● **Written task**: Write down each entry again, exactly as it reads.

● **Records for this task**:
— BEGIN —

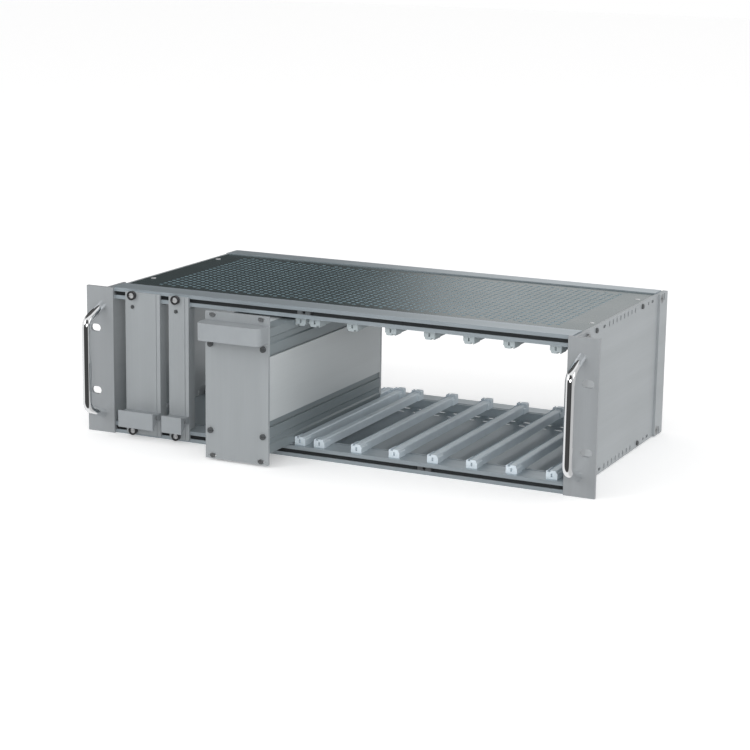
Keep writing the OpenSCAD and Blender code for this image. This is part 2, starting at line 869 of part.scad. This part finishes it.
module cassette_top() {
    w = cas_w - 2 * (cas_arm - 2 * cas_skin) - 2 * fit;
    color(alu) cassette() translate([-w / 2, 0, cas_top - cas_skin])
        cube([w, cassette_d - cas_rear_t, cas_skin]);
}

module cassette_bottom() {
    w = cas_w - 2 * (cas_boss_in + cas_boss_r + cas_floor_gap);
    color(alu) cassette() translate([-w / 2, 0, cas_wall - cas_floor_z])
        cube([w, cassette_d - cas_rear_t, cas_skin]);
}

module cassette_rear() {
    color(alu) cassette() difference() {
        translate([-cas_in, cassette_d - cas_rear_t, -cas_floor_z])
            cube([cas_w, cas_rear_t, cas_top + cas_floor_z]);
        panel_screw_places() rod_y(cas_boss_bore + fit, cas_rear_t + 2 * cut,
            [0, cassette_d - cas_rear_t - cut, 0]);
    }
}

module cassette_panel_screws() {
    color(black) cassette() panel_screw_places()
        slotted_screw([0, -panel_t, 0],
            pan_r, pan_t, cas_boss_bore - fit, panel_t + cas_screw_l);
}

module cassette_rear_screws() {
    color(steel) cassette() panel_screw_places() translate([0, cassette_d, 0]) mirror([0, 1, 0])
        slotted_screw([0, 0, 0],
            pan_r, pan_t, cas_boss_bore - fit, cas_rear_t + cas_screw_l);
}

module cassette_fixing_screws() {
    color(steel) cassette() fixing_screw_places()
        slotted_screw([0, -panel_t, 0], fix_head_r, fix_head_t, screw_r, panel_t + cas_fix_l);
}

// ---- nodes ---------------------------------------------------------------

mirror([1, 0, 0]) flange();  // flange_left
flange();  // flange_right
mirror([1, 0, 0]) lift_handle();  // lift_handle_left
lift_handle();  // lift_handle_right
mirror([1, 0, 0]) side_panel();  // side_panel_left
side_panel();  // side_panel_right
mirror([0, 0, 1]) front_rail();  // rail_front_top
front_rail();  // rail_front_bottom
mirror([0, 0, 1]) rear_rail();  // rail_rear_top
rear_rail();  // rail_rear_bottom
top_cover();
bottom_cover();
cover_blocks();
for (i = [0 : len(guides_low) - 1])
    guide_low(i);
for (i = [0 : len(guides_top) - 1])
    guide_top(i);
slide_nuts();
unit_panel(unit_list[0]);  // unit_a_panel
unit_handle(unit_list[0]);  // unit_a_handle
unit_panel(unit_list[1]);  // unit_b_panel
unit_handle(unit_list[1]);  // unit_b_handle
board_holders();
holder_screws();
collar_sleeves();
collar_screws();
rail_screws();
cover_screws();
block_screws();
lift_handle_screws();
cassette_panel();
cassette_handle();
cassette_profile(-1) profile_top_2d();  // cassette_profile_top_left
cassette_profile(1) profile_top_2d();  // cassette_profile_top_right
cassette_profile(-1) profile_bottom_2d();  // cassette_profile_bottom_left
cassette_profile(1) profile_bottom_2d();  // cassette_profile_bottom_right
cassette_side(-1);  // cassette_side_left
cassette_side(1);  // cassette_side_right
cassette_top();
cassette_bottom();
cassette_rear();
cassette_panel_screws();
cassette_rear_screws();
cassette_fixing_screws();
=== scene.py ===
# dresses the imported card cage: a finish for every node, a finely perforated
# cover, domed cover screws and round lift rods, then the stage and the camera
import json
import math

import bmesh
import bpy
from mathutils import Matrix, Vector


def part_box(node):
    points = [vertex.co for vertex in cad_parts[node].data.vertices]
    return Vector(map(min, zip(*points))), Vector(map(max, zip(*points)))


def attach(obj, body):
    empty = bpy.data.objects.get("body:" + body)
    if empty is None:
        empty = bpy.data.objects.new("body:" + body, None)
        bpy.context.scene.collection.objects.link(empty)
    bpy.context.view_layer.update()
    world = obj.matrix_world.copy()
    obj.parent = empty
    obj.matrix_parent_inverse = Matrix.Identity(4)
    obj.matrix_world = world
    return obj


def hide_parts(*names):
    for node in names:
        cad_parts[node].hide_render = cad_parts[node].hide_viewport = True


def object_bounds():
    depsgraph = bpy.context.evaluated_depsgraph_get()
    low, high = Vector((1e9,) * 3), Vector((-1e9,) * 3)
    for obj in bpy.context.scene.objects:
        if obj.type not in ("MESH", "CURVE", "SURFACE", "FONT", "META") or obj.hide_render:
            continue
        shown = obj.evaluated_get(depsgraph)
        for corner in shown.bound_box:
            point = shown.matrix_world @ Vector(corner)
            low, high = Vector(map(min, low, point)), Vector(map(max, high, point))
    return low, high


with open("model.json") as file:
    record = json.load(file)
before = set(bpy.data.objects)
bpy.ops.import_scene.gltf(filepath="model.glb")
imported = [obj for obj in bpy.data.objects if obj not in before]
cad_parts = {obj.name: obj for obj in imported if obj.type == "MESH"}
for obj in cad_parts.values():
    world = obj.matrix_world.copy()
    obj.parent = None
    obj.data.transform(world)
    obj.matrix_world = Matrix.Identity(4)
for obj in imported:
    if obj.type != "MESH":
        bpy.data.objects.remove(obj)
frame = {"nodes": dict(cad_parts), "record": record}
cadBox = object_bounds()
nodes = frame["nodes"]
rightAngle = math.radians(90)
weldGap = 0.00001  # points nearer than this are one point
print("frame loaded:", len(nodes), "nodes")


class Wire:
    # an output socket that can stand in a sum, on either side
    def __init__(self, graph, socket):
        self.graph = graph
        self.socket = socket

    def combine(self, operation, left, right):
        return self.graph.add("ShaderNodeMath", {"operation": operation}, {0: left, 1: right})

    def beside(self, output):
        # another output of the same node
        return Wire(self.graph, self.socket.node.outputs[output])

    def __add__(self, other):
        return self.combine("ADD", self, other)

    def __radd__(self, other):
        return self.combine("ADD", other, self)

    def __sub__(self, other):
        return self.combine("SUBTRACT", self, other)

    def __rsub__(self, other):
        return self.combine("SUBTRACT", other, self)

    def __mul__(self, other):
        return self.combine("MULTIPLY", self, other)

    def __rmul__(self, other):
        return self.combine("MULTIPLY", other, self)

    def __abs__(self):
        return self.combine("ABSOLUTE", self, 0.0)


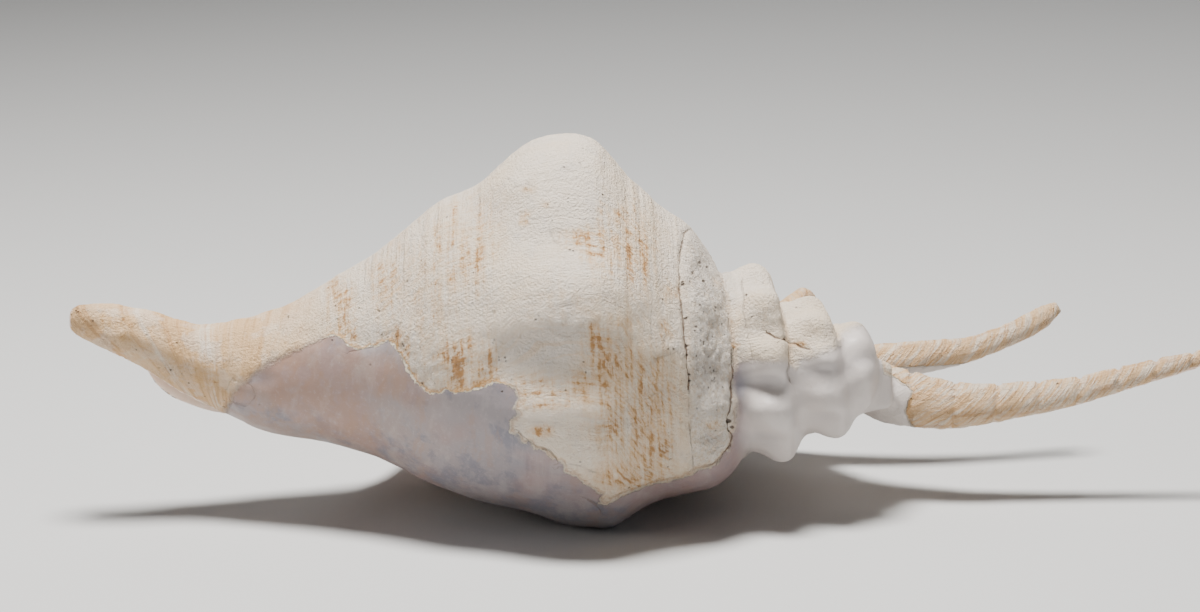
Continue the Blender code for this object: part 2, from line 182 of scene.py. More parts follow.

— END —

● **Full solution**:
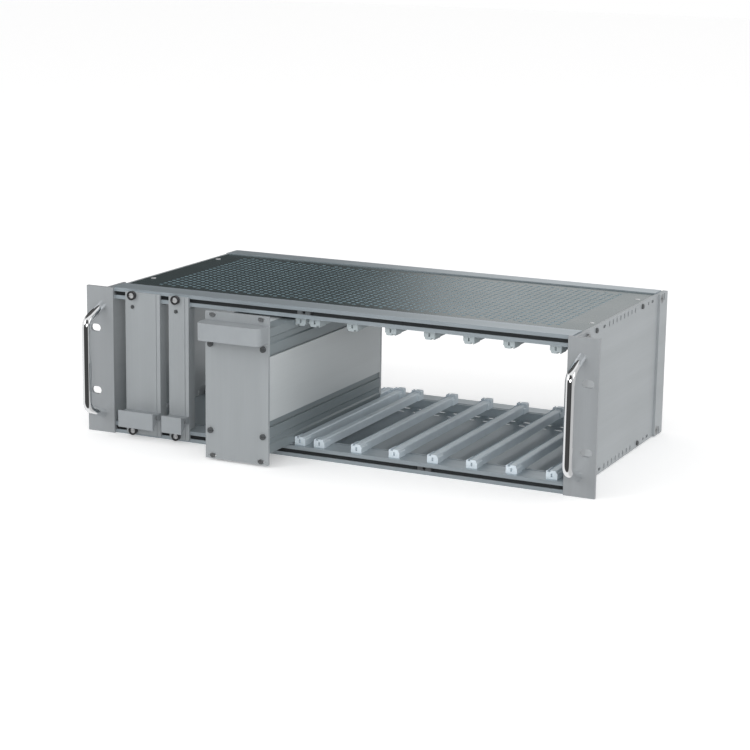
Keep writing the OpenSCAD and Blender code for this image. This is part 2, starting at line 869 of part.scad. This part finishes it.
module cassette_top() {
    w = cas_w - 2 * (cas_arm - 2 * cas_skin) - 2 * fit;
    color(alu) cassette() translate([-w / 2, 0, cas_top - cas_skin])
        cube([w, cassette_d - cas_rear_t, cas_skin]);
}

module cassette_bottom() {
    w = cas_w - 2 * (cas_boss_in + cas_boss_r + cas_floor_gap);
    color(alu) cassette() translate([-w / 2, 0, cas_wall - cas_floor_z])
        cube([w, cassette_d - cas_rear_t, cas_skin]);
}

module cassette_rear() {
    color(alu) cassette() difference() {
        translate([-cas_in, cassette_d - cas_rear_t, -cas_floor_z])
            cube([cas_w, cas_rear_t, cas_top + cas_floor_z]);
        panel_screw_places() rod_y(cas_boss_bore + fit, cas_rear_t + 2 * cut,
            [0, cassette_d - cas_rear_t - cut, 0]);
    }
}

module cassette_panel_screws() {
    color(black) cassette() panel_screw_places()
        slotted_screw([0, -panel_t, 0],
            pan_r, pan_t, cas_boss_bore - fit, panel_t + cas_screw_l);
}

module cassette_rear_screws() {
    color(steel) cassette() panel_screw_places() translate([0, cassette_d, 0]) mirror([0, 1, 0])
        slotted_screw([0, 0, 0],
            pan_r, pan_t, cas_boss_bore - fit, cas_rear_t + cas_screw_l);
}

module cassette_fixing_screws() {
    color(steel) cassette() fixing_screw_places()
        slotted_screw([0, -panel_t, 0], fix_head_r, fix_head_t, screw_r, panel_t + cas_fix_l);
}

// ---- nodes ---------------------------------------------------------------

mirror([1, 0, 0]) flange();  // flange_left
flange();  // flange_right
mirror([1, 0, 0]) lift_handle();  // lift_handle_left
lift_handle();  // lift_handle_right
mirror([1, 0, 0]) side_panel();  // side_panel_left
side_panel();  // side_panel_right
mirror([0, 0, 1]) front_rail();  // rail_front_top
front_rail();  // rail_front_bottom
mirror([0, 0, 1]) rear_rail();  // rail_rear_top
rear_rail();  // rail_rear_bottom
top_cover();
bottom_cover();
cover_blocks();
for (i = [0 : len(guides_low) - 1])
    guide_low(i);
for (i = [0 : len(guides_top) - 1])
    guide_top(i);
slide_nuts();
unit_panel(unit_list[0]);  // unit_a_panel
unit_handle(unit_list[0]);  // unit_a_handle
unit_panel(unit_list[1]);  // unit_b_panel
unit_handle(unit_list[1]);  // unit_b_handle
board_holders();
holder_screws();
collar_sleeves();
collar_screws();
rail_screws();
cover_screws();
block_screws();
lift_handle_screws();
cassette_panel();
cassette_handle();
cassette_profile(-1) profile_top_2d();  // cassette_profile_top_left
cassette_profile(1) profile_top_2d();  // cassette_profile_top_right
cassette_profile(-1) profile_bottom_2d();  // cassette_profile_bottom_left
cassette_profile(1) profile_bottom_2d();  // cassette_profile_bottom_right
cassette_side(-1);  // cassette_side_left
cassette_side(1);  // cassette_side_right
cassette_top();
cassette_bottom();
cassette_rear();
cassette_panel_screws();
cassette_rear_screws();
cassette_fixing_screws();
=== scene.py ===
# dresses the imported card cage: a finish for every node, a finely perforated
# cover, domed cover screws and round lift rods, then the stage and the camera
import json
import math

import bmesh
import bpy
from mathutils import Matrix, Vector


def part_box(node):
    points = [vertex.co for vertex in cad_parts[node].data.vertices]
    return Vector(map(min, zip(*points))), Vector(map(max, zip(*points)))


def attach(obj, body):
    empty = bpy.data.objects.get("body:" + body)
    if empty is None:
        empty = bpy.data.objects.new("body:" + body, None)
        bpy.context.scene.collection.objects.link(empty)
    bpy.context.view_layer.update()
    world = obj.matrix_world.copy()
    obj.parent = empty
    obj.matrix_parent_inverse = Matrix.Identity(4)
    obj.matrix_world = world
    return obj


def hide_parts(*names):
    for node in names:
        cad_parts[node].hide_render = cad_parts[node].hide_viewport = True


def object_bounds():
    depsgraph = bpy.context.evaluated_depsgraph_get()
    low, high = Vector((1e9,) * 3), Vector((-1e9,) * 3)
    for obj in bpy.context.scene.objects:
        if obj.type not in ("MESH", "CURVE", "SURFACE", "FONT", "META") or obj.hide_render:
            continue
        shown = obj.evaluated_get(depsgraph)
        for corner in shown.bound_box:
            point = shown.matrix_world @ Vector(corner)
            low, high = Vector(map(min, low, point)), Vector(map(max, high, point))
    return low, high


with open("model.json") as file:
    record = json.load(file)
before = set(bpy.data.objects)
bpy.ops.import_scene.gltf(filepath="model.glb")
imported = [obj for obj in bpy.data.objects if obj not in before]
cad_parts = {obj.name: obj for obj in imported if obj.type == "MESH"}
for obj in cad_parts.values():
    world = obj.matrix_world.copy()
    obj.parent = None
    obj.data.transform(world)
    obj.matrix_world = Matrix.Identity(4)
for obj in imported:
    if obj.type != "MESH":
        bpy.data.objects.remove(obj)
frame = {"nodes": dict(cad_parts), "record": record}
cadBox = object_bounds()
nodes = frame["nodes"]
rightAngle = math.radians(90)
weldGap = 0.00001  # points nearer than this are one point
print("frame loaded:", len(nodes), "nodes")


class Wire:
    # an output socket that can stand in a sum, on either side
    def __init__(self, graph, socket):
        self.graph = graph
        self.socket = socket

    def combine(self, operation, left, right):
        return self.graph.add("ShaderNodeMath", {"operation": operation}, {0: left, 1: right})

    def beside(self, output):
        # another output of the same node
        return Wire(self.graph, self.socket.node.outputs[output])

    def __add__(self, other):
        return self.combine("ADD", self, other)

    def __radd__(self, other):
        return self.combine("ADD", other, self)

    def __sub__(self, other):
        return self.combine("SUBTRACT", self, other)

    def __rsub__(self, other):
        return self.combine("SUBTRACT", other, self)

    def __mul__(self, other):
        return self.combine("MULTIPLY", self, other)

    def __rmul__(self, other):
        return self.combine("MULTIPLY", other, self)

    def __abs__(self):
        return self.combine("ABSOLUTE", self, 0.0)


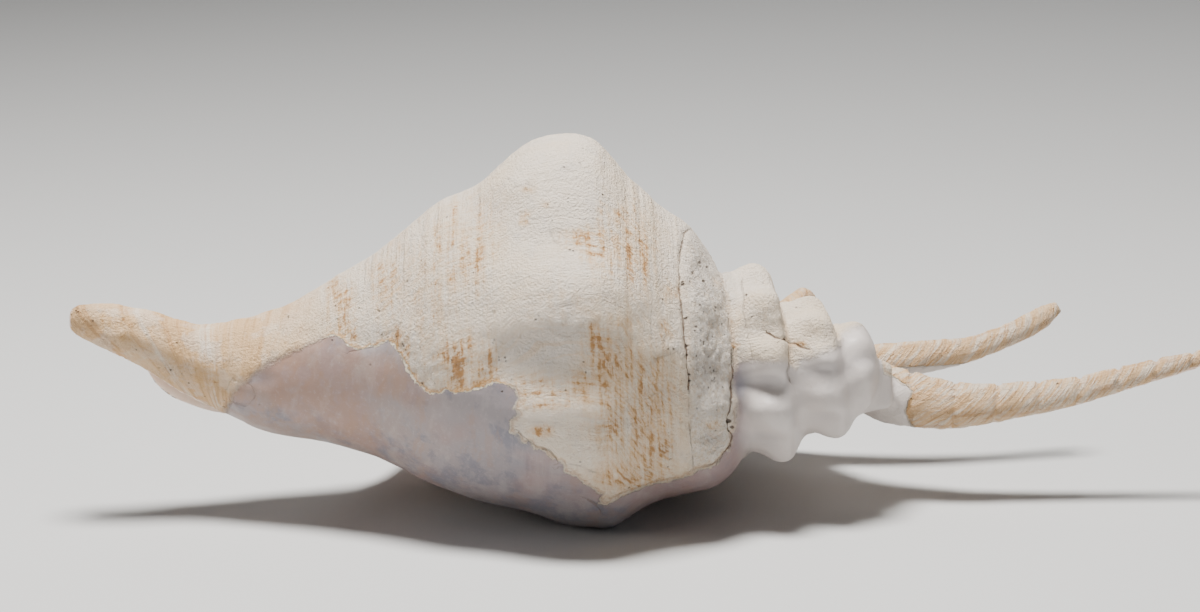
Continue the Blender code for this object: part 2, from line 182 of scene.py. More parts follow.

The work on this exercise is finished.